» Work to do: Write out, exactly as given, every line from the one holding "electrolytic_capacitor();" to the one holding "cad_parts[node].hide_render = cad_parts[node].hide_viewport", including both.

» Data provided:
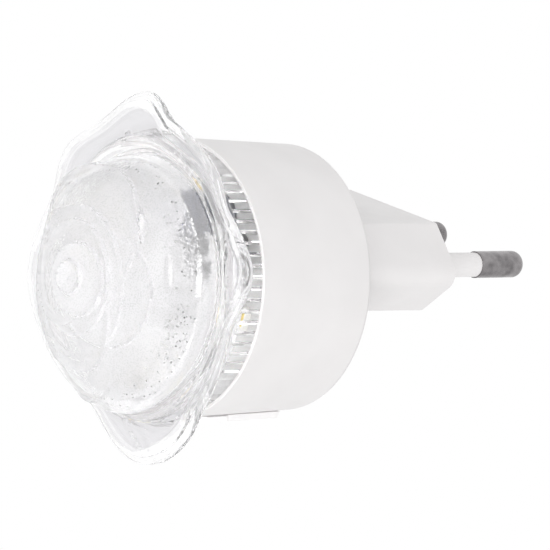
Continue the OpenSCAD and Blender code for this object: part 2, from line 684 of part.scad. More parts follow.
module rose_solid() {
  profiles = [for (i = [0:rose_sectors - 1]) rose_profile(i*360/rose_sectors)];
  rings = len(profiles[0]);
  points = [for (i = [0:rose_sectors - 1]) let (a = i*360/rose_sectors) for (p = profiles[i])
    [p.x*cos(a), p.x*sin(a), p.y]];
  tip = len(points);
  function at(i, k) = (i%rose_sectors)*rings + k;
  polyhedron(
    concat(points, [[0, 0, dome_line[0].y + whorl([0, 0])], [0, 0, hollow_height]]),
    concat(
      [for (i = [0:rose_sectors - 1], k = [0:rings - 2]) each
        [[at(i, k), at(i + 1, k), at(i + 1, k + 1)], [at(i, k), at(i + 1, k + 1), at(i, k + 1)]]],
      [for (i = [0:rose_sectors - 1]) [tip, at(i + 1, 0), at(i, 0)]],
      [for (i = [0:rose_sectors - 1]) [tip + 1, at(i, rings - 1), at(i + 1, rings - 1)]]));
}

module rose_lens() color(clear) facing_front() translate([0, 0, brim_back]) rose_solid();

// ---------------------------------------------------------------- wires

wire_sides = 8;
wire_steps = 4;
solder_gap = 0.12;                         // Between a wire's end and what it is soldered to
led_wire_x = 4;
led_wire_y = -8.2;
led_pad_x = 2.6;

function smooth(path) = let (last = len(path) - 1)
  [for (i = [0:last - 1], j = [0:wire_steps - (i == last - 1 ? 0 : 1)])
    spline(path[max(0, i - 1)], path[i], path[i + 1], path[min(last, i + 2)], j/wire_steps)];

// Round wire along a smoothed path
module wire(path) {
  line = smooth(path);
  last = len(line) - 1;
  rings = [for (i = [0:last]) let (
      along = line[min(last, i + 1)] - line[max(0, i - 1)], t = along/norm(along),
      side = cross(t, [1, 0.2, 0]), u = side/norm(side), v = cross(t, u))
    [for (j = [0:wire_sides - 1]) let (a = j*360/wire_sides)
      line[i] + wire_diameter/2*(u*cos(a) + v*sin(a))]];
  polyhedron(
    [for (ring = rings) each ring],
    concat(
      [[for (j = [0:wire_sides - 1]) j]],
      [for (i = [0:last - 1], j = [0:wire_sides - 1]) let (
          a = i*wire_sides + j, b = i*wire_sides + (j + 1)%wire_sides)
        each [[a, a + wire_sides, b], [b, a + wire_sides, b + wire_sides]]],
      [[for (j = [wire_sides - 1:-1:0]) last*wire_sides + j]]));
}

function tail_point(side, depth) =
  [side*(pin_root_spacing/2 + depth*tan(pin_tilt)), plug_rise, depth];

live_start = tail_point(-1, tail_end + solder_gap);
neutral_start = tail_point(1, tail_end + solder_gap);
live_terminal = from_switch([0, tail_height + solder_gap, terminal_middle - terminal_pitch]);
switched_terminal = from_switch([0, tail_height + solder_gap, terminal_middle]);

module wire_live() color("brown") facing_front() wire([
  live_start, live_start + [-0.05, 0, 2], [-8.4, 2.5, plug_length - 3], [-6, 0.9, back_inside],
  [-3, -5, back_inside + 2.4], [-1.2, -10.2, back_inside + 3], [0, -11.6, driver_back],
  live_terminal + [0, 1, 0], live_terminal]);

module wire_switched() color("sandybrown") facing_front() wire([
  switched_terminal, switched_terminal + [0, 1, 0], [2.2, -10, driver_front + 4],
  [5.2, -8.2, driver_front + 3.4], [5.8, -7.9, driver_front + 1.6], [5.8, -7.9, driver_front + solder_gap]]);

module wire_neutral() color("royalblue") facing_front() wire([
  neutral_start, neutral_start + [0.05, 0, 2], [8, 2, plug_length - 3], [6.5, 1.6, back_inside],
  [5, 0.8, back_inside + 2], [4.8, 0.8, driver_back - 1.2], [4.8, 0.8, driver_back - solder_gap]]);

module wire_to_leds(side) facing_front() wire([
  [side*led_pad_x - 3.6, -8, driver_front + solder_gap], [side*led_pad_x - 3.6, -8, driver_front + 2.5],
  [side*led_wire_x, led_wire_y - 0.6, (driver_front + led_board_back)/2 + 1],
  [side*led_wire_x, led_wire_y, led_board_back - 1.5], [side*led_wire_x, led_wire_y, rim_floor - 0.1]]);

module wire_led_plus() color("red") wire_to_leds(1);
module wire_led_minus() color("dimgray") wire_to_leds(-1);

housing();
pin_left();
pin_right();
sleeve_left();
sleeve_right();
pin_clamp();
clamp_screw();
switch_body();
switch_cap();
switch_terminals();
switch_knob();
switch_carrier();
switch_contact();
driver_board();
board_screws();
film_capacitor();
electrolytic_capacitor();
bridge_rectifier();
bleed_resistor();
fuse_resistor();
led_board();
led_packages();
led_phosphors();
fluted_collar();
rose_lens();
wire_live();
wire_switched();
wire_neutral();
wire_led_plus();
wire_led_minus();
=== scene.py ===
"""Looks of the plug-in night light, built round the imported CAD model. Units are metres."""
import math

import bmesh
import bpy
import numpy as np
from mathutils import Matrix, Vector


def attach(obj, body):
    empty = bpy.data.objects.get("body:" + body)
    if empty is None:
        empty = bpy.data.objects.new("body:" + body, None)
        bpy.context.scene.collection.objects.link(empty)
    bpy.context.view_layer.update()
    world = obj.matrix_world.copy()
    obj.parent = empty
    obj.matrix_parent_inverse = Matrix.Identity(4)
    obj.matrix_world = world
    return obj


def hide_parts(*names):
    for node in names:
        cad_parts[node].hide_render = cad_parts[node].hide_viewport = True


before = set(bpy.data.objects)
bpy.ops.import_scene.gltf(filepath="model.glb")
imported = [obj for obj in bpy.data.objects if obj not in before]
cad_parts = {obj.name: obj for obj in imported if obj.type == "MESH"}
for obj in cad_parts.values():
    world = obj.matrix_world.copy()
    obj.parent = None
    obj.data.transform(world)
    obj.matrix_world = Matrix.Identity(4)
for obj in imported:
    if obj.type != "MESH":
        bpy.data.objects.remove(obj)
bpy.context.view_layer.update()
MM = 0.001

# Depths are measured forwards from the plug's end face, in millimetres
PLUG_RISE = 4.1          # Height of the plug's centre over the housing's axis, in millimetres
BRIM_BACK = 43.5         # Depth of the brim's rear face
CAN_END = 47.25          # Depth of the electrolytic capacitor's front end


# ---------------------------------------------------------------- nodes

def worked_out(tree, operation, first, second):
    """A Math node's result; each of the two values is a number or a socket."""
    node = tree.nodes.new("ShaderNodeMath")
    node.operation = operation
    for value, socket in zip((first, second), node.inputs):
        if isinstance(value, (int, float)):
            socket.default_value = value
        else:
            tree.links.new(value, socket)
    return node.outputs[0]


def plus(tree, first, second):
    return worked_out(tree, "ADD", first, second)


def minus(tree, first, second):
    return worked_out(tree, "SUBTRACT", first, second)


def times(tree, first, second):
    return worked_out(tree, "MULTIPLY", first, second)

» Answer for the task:
electrolytic_capacitor();
bridge_rectifier();
bleed_resistor();
fuse_resistor();
led_board();
led_packages();
led_phosphors();
fluted_collar();
rose_lens();
wire_live();
wire_switched();
wire_neutral();
wire_led_plus();
wire_led_minus();
=== scene.py ===
"""Looks of the plug-in night light, built round the imported CAD model. Units are metres."""
import math

import bmesh
import bpy
import numpy as np
from mathutils import Matrix, Vector


def attach(obj, body):
    empty = bpy.data.objects.get("body:" + body)
    if empty is None:
        empty = bpy.data.objects.new("body:" + body, None)
        bpy.context.scene.collection.objects.link(empty)
    bpy.context.view_layer.update()
    world = obj.matrix_world.copy()
    obj.parent = empty
    obj.matrix_parent_inverse = Matrix.Identity(4)
    obj.matrix_world = world
    return obj


def hide_parts(*names):
    for node in names:
        cad_parts[node].hide_render = cad_parts[node].hide_viewport = True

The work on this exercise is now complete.